The Transportation Transformation Group
The latest entrant to espouse this philosophy is the Transportation Transformation Group, or “T2” Group, an initiative announced at a standing room only press conference which we attended on June 5 at the National Press Club. The T2 Group is an alliance of state government, finance, academic and private industry leaders “who wish to add a fresh set of ideas to the transportation policy debate,” said former House Majority Leader Richard Gephardt, representing Goldman Sachs, one of the founding principals of the coalition. As its name implies, the coalition supports the transformation of American transportation policy not just a reauthorization of current policies, pointed out Gen. Barry McCaffrey, member of the Board of HNTB Corporation and another coalition spokesman. In this respect, the new coalition is echoing and reinforcing what appears to be a growing consensus within the political, business and transportation communities, that perpetuating a programmatic status quo is not a solution.
Rather, Congress must establish a new long-range vision for the national surface transportation program — a vision that will enable states to employ new strategies and innovative finance techniques such as tolling, congestion pricing, and public-private ventures that would bring additional private capital to supplement the resources of the federal and state governments. A gas tax increase, as recommended by the congressionally-chartered Transportation Policy Commission, is not going to happen, said Gephardt, so “we might as well put it off the table” and think in terms of a new paradigm. The new paradigm should be shaped by customer-oriented, performance-driven objectives, and provide states with incentives to be entrepreneurial, added Dr. Joseph Giglio, another coalition spokesman.
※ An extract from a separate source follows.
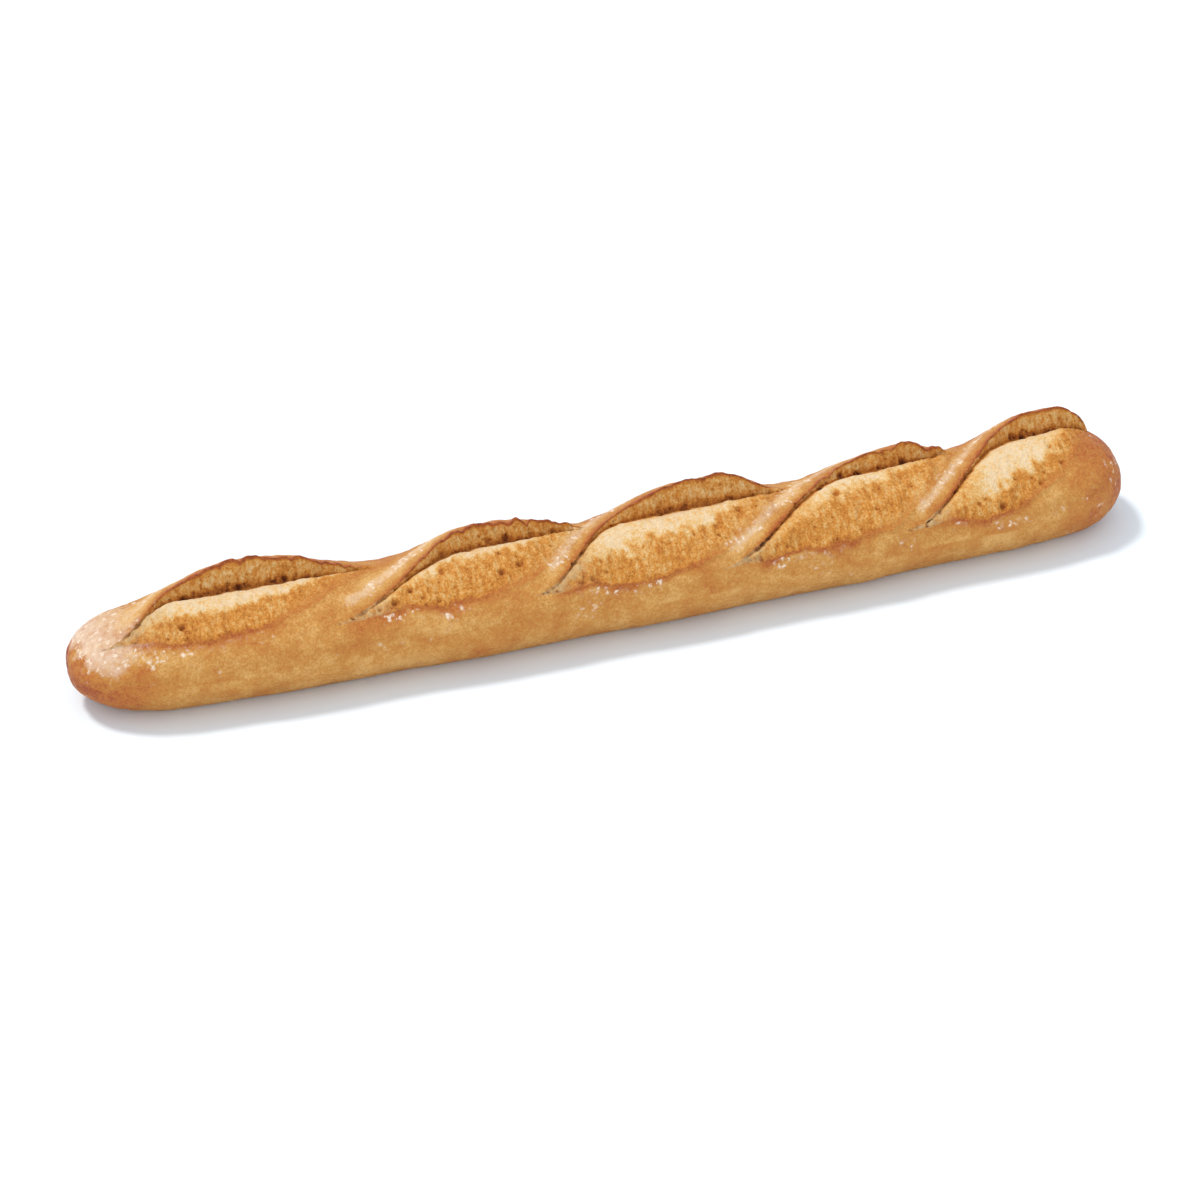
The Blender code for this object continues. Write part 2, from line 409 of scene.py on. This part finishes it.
def unroll(shape):
    uv = shape.loops.layers.uv.new("OFBake")
    for face in shape.faces:
        places = [shares(loop.vert) for loop in face.loops]
        middle = sum(along for along, _ in places) / len(places)
        rounds = [turn for along, turn in places if POLE < along < 1 - POLE]
        seam = max(rounds) - min(rounds) > 0.5
        rounds = [turn + 1 if seam and turn < 0.5 else turn for turn in rounds]
        upper = middle > 0.5
        for loop, (along, turn) in zip(face.loops, places):
            turn = turn + 1 if seam and turn < 0.5 else turn
            if not POLE < along < 1 - POLE:
                turn = sum(rounds) / len(rounds)
            u = 2 * along - upper
            v = (turn + upper) / 2
            inset = mix(MAP_MARGIN / 2, -MAP_MARGIN / 2, (v * 2) % 1)
            loop[uv].uv = (mix(MAP_MARGIN, 1 - MAP_MARGIN, u), v + inset)


shape = bmesh.new()
bmesh.ops.create_uvsphere(shape, u_segments=COLUMNS, v_segments=RINGS, radius=1)
unroll(shape)
print(f"{len(shape.verts)} vertices, {len(shape.faces)} faces")

# %% [markdown]
# Every vertex now moves from the sphere to the loaf. The values for its colour are kept on it, in layers that
# become attributes of the mesh, where the material can read them.

# %% Move the vertices
LAYERS = ("crumb", "rough", "crease", "pit", "brown_and_painted_shade", "flour")
layers = {name: shape.verts.layers.float.new(name) for name in LAYERS}
for vertex in shape.verts:
    along, turn = shares(vertex)
    x, girth = profile(along)
    angle = column_angle(turn)
    spot = spot_at(x, girth, angle)
    vertex.co = crust_point(x, girth, angle + spot.turn, spot.lift)
    for name in LAYERS:
        vertex[layers[name]] = getattr(spot, name)
bmesh.ops.reverse_faces(shape, faces=shape.faces)
shape.normal_update()

# %% [markdown]
# ## Tear the crumb
# Torn crumb is lumpy at several sizes and full of small bubbles. All of that is moved along the normals,
# so that the steep wall gets as rough as the rest. The crumb inside the bubbles is also painted darker, as
# painted shade. Crust is much smoother: it only has soft dents and a few blisters. Detail finer than a
# millimetre is left to the material.

# %% Roughen the surface
LUMPS = ((0.0075, 0.0013), (0.0036, 0.0011), (0.0019, 0.0007))  # pitch and height
DENTS = ((0.0180, 0.0007), (0.0060, 0.00030), (0.0026, 0.00018))
BUBBLES = ((0.0062, 0.0028), (0.0032, 0.0015))  # pitch and depth
CRUMB_STRETCH = 0.5  # the lumps of the crumb are drawn out across the loaf, because it tore that way


def relief(place, bumps, seed):
    return sum(height * wobble(place, pitch, seed + n) for n, (pitch, height) in enumerate(bumps))


def roughen(shape):
    moves = []
    for vertex in shape.verts:
        place = vertex.co
        drawn = Vector((place.x, place.y * CRUMB_STRETCH, place.z * CRUMB_STRETCH))
        crumb, rough, pit = (vertex[layers[name]] for name in ("crumb", "rough", "pit"))
        holes = [bubble(place, pitch, pit, n) for n, (pitch, _) in enumerate(BUBBLES)]
        depth = sum(hole * size for hole, (_, size) in zip(holes, BUBBLES))
        torn = relief(drawn, LUMPS, 71) * rough - depth
        smooth = relief(place, DENTS, 81)
        moves.append(vertex.normal * mix(smooth, torn, crumb) * ease(place.z / 0.004))
        # The crumb in the bubble holes is painted darker: painted shade inside them.
        vertex[layers["brown_and_painted_shade"]] += 0.40 * max(holes) * crumb
    for vertex, move in zip(shape.verts, moves):
        vertex.co += move
        vertex.co.z = max(0.0, vertex.co.z)


roughen(shape)

# %% [markdown]
# The finished shape is set down in the CAD loaf's box. It then becomes a mesh object that stands for the
# CAD node.

# %% Make the loaf object
xs, ys, zs = ([vertex.co[axis] for vertex in shape.verts] for axis in range(3))
middle_x = (box_low[0] + box_high[0] - min(xs) - max(xs)) / 2
middle_y = (box_low[1] + box_high[1] - min(ys) - max(ys)) / 2
bmesh.ops.translate(shape, verts=shape.verts, vec=(middle_x, middle_y, box_low[2] - min(zs)))
mesh = bpy.data.meshes.new("whole_loaf")
shape.to_mesh(mesh)
shape.free()
mesh.shade_smooth()
loaf = bpy.data.objects.new("whole_loaf", mesh)
bpy.context.scene.collection.objects.link(loaf)
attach(loaf, "root")
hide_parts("loaf")
print(f"the loaf has {sum(len(face.vertices) - 2 for face in mesh.polygons)} triangles")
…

T2 Group’s State Members Highlight Expanded PPP Opportunities
The coalition’s members include several states, notably Indiana, Florida, Texas and Utah. Their presence and influence is reflected in the coalition’s espousal of policies that would allow states full latitude to employ entrepreneurial strategies and enter into partnerships with the private sector to finance, construct and operate transportation facilities. In the coming decade, the solution to the nation’s transportation problems will not lie in an increased federal aid program but in greater reliance on state and regional-level approaches, noted Texas Transportation Commission member Ned Holmes, another Coalition spokesman.
In a Q&A session, attention turned to how the Coalition could “make a difference.” Competition for attention will be intense, with Congress and the next Administration buffeted by competing and often conflicting proposals from various interests on how to address the challenges ahead.  A specific suggestion was made from the floor to urge the presidential candidates to include the subject of transportation infrastructure on the agenda of the proposed town hall meetings proposed by Republican presidential candidate Sen. John McCain (R-AZ), pictured at right, above, and accepted in principle by his Democratic opponent Sen. Barack Obama (D-IL), pictured above at left.
This would give both candidates an opportunity to discuss and take a position on a number of innovative ideas that are currently being debated on Capitol Hill and in the transportation community– such as a national infrastructure bank, federal capital budget for infrastructure, tolling, congestion pricing, public-private partnership financing strategies and long-term alternatives to the gas tax.
Let’s Have A Presidential Debate On Transportation Challenges
The idea of a debate by the presidential candidates on the problems of traffic congestion and the aging transportation infrastructure is most relevant and timely. How the next Administration intends to face the challenge of repairing and modernizing the nation’s highways, bridges and transit systems, what policies it ought to pursue to combat traffic congestion that increasingly paralyzes metropolitan areas, and how it intends to accommodate the growing demands for the transport of freight to preserve the nation’s global competitiveness, are three issues that should rank high in importance on the agenda of any future president. They certainly deserve a place on one of the ten proposed town hall debates.